┌──
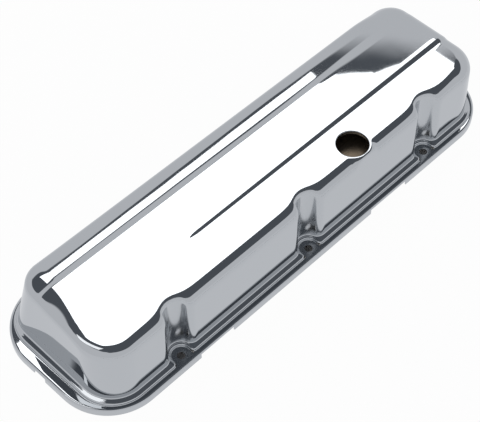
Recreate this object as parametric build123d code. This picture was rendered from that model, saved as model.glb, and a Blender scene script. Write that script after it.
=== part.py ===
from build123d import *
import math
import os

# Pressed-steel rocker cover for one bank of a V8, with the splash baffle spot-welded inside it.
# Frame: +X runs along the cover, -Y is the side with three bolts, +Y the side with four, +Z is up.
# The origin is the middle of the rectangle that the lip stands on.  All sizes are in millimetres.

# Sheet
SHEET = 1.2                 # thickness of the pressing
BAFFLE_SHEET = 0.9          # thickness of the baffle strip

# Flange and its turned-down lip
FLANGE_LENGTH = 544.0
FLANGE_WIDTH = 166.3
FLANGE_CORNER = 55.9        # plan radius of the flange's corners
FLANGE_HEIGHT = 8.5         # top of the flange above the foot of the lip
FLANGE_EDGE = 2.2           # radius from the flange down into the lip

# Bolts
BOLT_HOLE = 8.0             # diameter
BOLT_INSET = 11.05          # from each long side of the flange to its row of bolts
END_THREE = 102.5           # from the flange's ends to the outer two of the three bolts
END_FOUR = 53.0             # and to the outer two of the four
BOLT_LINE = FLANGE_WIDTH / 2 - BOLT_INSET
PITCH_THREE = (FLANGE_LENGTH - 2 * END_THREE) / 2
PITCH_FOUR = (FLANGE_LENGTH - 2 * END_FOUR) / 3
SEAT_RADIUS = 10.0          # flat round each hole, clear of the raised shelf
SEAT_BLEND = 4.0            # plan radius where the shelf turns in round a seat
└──
* SHORT PROBLEM
Reproduce exactly, please, only the lines from the start of the data above to the line that contains "BAFFLE_SHEET = 0.9", with both ends kept.

* ANSWER BELOW
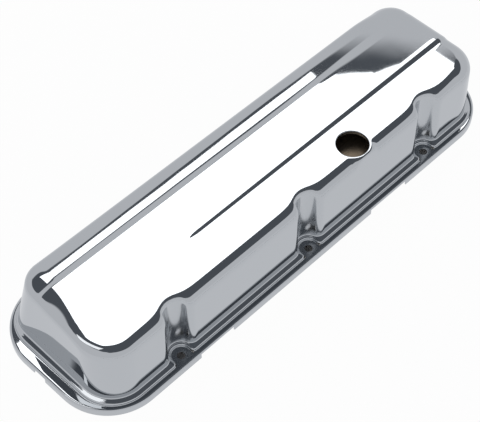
Recreate this object as parametric build123d code. This picture was rendered from that model, saved as model.glb, and a Blender scene script. Write that script after it.
=== part.py ===
from build123d import *
import math
import os

# Pressed-steel rocker cover for one bank of a V8, with the splash baffle spot-welded inside it.
# Frame: +X runs along the cover, -Y is the side with three bolts, +Y the side with four, +Z is up.
# The origin is the middle of the rectangle that the lip stands on.  All sizes are in millimetres.

# Sheet
SHEET = 1.2                 # thickness of the pressing
BAFFLE_SHEET = 0.9          # thickness of the baffle strip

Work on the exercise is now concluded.